**Data extract**
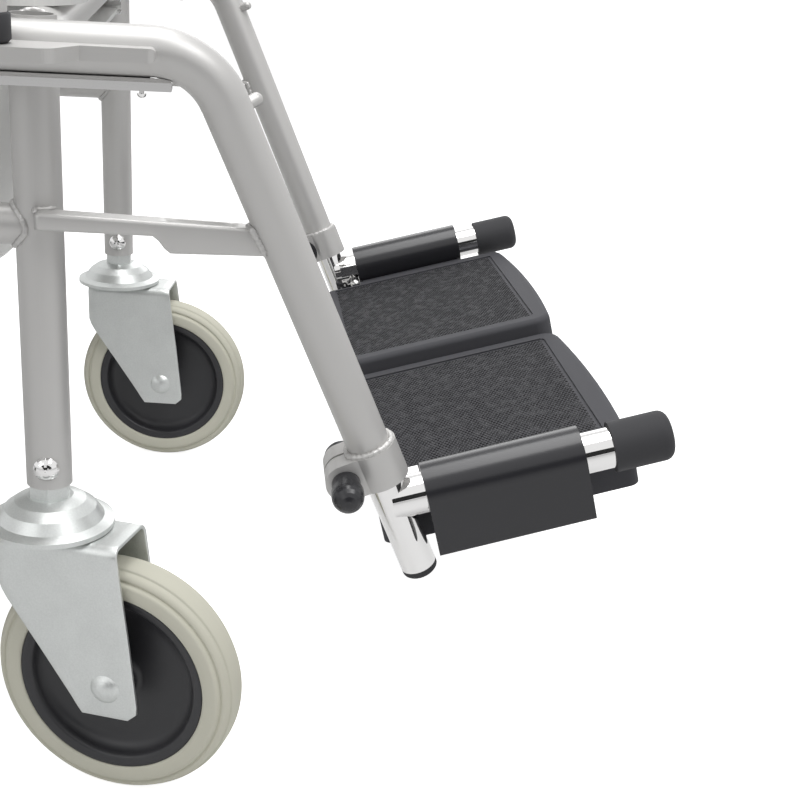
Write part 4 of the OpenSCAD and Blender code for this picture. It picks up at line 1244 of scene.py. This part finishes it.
@dataclass
class Footrest:
    """One footplate: a moulding with a round top edge, and its tread."""

    side: Side
    plate_gap: float = 0.004
    plate_behind: float = 0.010
    plate_l: float = 0.164
    plate_drop: float = 0.011
    barrel_r: float = 0.018
    rim_h: float = 0.0012
    rim_w: float = 0.013
    front_w: float = 0.011
    outer_w: float = 0.012
    rear_w: float = 0.006
    edge_r: float = 0.0045
    edge_steps: int = 5
    same_place: float = 1e-6
    flat_angle: float = 0.003
    sharp_angle: float = 0.6
    on_top_by: float = 1e-4
    off_barrel_by: float = 5e-4
    wall_lean: float = 0.1
    top_level: float = 0.9
    pitch: float = 0.0026
    stud_w: float = 0.0017
    stud_h: float = 0.0006
    stud_taper: float = 0.0003
    stud_sunk: float = 0.0001
    corner_r: float = 0.004
    edge_in: float = 0.0012

    def build(self) -> None:
        """Builds the plate and its tread."""
        self.moulded()
        self.tread()

    def moulded(self) -> None:
        """Builds the footplate as the solid has it, with its top outer edge rounded."""
        name = f"footplate_{self.side.word}"
        node = frame["nodes"][name]
        place = plate_frame(self.side)
        bm = bmesh.new()
        bm.from_mesh(node.data)
        bm.transform(node.matrix_world)
        bmesh.ops.remove_doubles(bm, verts=bm.verts, dist=self.same_place)
        bmesh.ops.dissolve_limit(bm, angle_limit=self.flat_angle, verts=bm.verts, edges=bm.edges)
        middle = place.at(-abs(place.origin.x) / 2, self.plate_l / 2, 0)
        edges = [edge for edge in bm.edges if self.on_top_edge(edge, place, middle)]
        bmesh.ops.bevel(bm, geom=edges, offset=self.edge_r, offset_type="OFFSET",
                        segments=self.edge_steps, profile=0.5, affect="EDGES",
                        clamp_overlap=False)
        mesh = bpy.data.meshes.new(f"{name}_moulded")
        bm.to_mesh(mesh)
        bm.free()
        mesh.polygons.foreach_set("use_smooth", [True] * len(mesh.polygons))
        mesh.set_sharp_from_angle(angle=self.sharp_angle)
        piece = linked(bpy.data.objects.new(mesh.name, mesh))
        piece.modifiers.new("normals", "WEIGHTED_NORMAL").keep_sharp = True
        apply_modifiers(piece)
        dress(piece, PLATE_PLASTIC, f"plate_{self.side.word}")
        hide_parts(name)
        log.info("%s: %d edges rounded", name, len(edges))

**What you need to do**
Quote every line of the data, word for word.

**Expected answer**
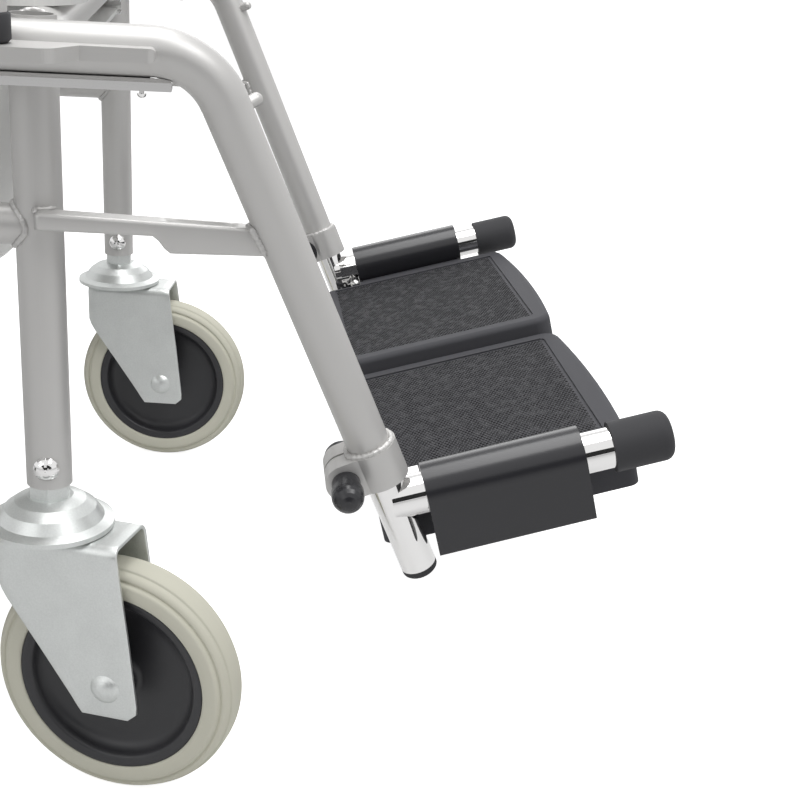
Write part 4 of the OpenSCAD and Blender code for this picture. It picks up at line 1244 of scene.py. This part finishes it.
@dataclass
class Footrest:
    """One footplate: a moulding with a round top edge, and its tread."""

    side: Side
    plate_gap: float = 0.004
    plate_behind: float = 0.010
    plate_l: float = 0.164
    plate_drop: float = 0.011
    barrel_r: float = 0.018
    rim_h: float = 0.0012
    rim_w: float = 0.013
    front_w: float = 0.011
    outer_w: float = 0.012
    rear_w: float = 0.006
    edge_r: float = 0.0045
    edge_steps: int = 5
    same_place: float = 1e-6
    flat_angle: float = 0.003
    sharp_angle: float = 0.6
    on_top_by: float = 1e-4
    off_barrel_by: float = 5e-4
    wall_lean: float = 0.1
    top_level: float = 0.9
    pitch: float = 0.0026
    stud_w: float = 0.0017
    stud_h: float = 0.0006
    stud_taper: float = 0.0003
    stud_sunk: float = 0.0001
    corner_r: float = 0.004
    edge_in: float = 0.0012

    def build(self) -> None:
        """Builds the plate and its tread."""
        self.moulded()
        self.tread()

    def moulded(self) -> None:
        """Builds the footplate as the solid has it, with its top outer edge rounded."""
        name = f"footplate_{self.side.word}"
        node = frame["nodes"][name]
        place = plate_frame(self.side)
        bm = bmesh.new()
        bm.from_mesh(node.data)
        bm.transform(node.matrix_world)
        bmesh.ops.remove_doubles(bm, verts=bm.verts, dist=self.same_place)
        bmesh.ops.dissolve_limit(bm, angle_limit=self.flat_angle, verts=bm.verts, edges=bm.edges)
        middle = place.at(-abs(place.origin.x) / 2, self.plate_l / 2, 0)
        edges = [edge for edge in bm.edges if self.on_top_edge(edge, place, middle)]
        bmesh.ops.bevel(bm, geom=edges, offset=self.edge_r, offset_type="OFFSET",
                        segments=self.edge_steps, profile=0.5, affect="EDGES",
                        clamp_overlap=False)
        mesh = bpy.data.meshes.new(f"{name}_moulded")
        bm.to_mesh(mesh)
        bm.free()
        mesh.polygons.foreach_set("use_smooth", [True] * len(mesh.polygons))
        mesh.set_sharp_from_angle(angle=self.sharp_angle)
        piece = linked(bpy.data.objects.new(mesh.name, mesh))
        piece.modifiers.new("normals", "WEIGHTED_NORMAL").keep_sharp = True
        apply_modifiers(piece)
        dress(piece, PLATE_PLASTIC, f"plate_{self.side.word}")
        hide_parts(name)
        log.info("%s: %d edges rounded", name, len(edges))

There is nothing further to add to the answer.